Go through the material below and copy all lines with "which".

* * * * * * * * *

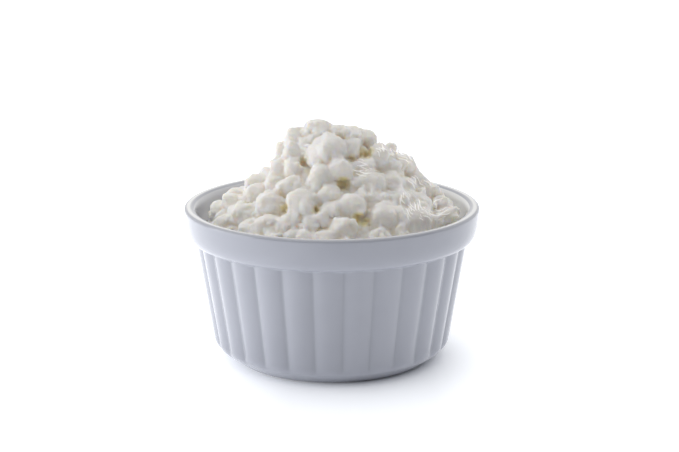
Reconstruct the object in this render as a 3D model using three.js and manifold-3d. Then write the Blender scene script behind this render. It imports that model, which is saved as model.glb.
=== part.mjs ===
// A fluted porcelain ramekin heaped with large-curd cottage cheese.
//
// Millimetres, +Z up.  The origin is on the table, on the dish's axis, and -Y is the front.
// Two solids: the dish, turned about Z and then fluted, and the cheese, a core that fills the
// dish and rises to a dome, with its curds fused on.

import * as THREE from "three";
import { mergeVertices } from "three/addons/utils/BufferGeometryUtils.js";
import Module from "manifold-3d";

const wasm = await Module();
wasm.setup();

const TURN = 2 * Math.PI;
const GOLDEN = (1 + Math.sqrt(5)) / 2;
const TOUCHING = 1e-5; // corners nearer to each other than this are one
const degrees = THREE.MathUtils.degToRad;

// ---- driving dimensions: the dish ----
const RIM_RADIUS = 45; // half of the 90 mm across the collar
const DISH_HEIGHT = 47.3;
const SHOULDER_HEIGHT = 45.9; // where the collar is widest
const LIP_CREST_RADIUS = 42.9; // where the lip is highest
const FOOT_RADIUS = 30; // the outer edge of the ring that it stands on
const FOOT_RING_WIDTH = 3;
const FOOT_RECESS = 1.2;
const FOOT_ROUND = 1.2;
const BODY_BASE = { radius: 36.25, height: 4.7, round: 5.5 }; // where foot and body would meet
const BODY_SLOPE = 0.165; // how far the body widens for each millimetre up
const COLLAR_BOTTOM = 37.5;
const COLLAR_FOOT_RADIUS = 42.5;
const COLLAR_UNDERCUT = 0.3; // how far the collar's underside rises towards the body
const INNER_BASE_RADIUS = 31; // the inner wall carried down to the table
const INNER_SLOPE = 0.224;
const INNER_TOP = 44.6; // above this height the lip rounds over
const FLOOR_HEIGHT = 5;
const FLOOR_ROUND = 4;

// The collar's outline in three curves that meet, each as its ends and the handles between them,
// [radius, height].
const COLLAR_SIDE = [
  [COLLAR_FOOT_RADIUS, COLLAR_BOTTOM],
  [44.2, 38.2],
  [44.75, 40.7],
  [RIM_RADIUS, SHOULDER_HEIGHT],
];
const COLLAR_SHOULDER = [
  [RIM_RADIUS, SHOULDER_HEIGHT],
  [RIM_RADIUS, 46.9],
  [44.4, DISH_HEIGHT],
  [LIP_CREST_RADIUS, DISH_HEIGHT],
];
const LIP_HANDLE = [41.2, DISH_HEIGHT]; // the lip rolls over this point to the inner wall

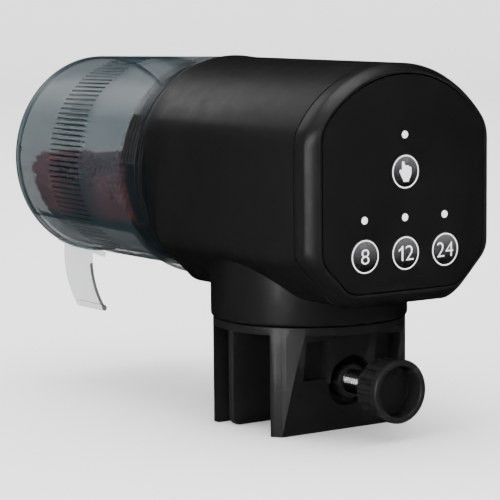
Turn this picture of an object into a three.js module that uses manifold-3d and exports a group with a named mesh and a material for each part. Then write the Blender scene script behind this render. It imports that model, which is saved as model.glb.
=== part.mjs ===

* * * * * * * * *

THE REPLY |
Reconstruct the object in this render as a 3D model using three.js and manifold-3d. Then write the Blender scene script behind this render. It imports that model, which is saved as model.glb.
Turn this picture of an object into a three.js module that uses manifold-3d and exports a group with a named mesh and a material for each part. Then write the Blender scene script behind this render. It imports that model, which is saved as model.glb.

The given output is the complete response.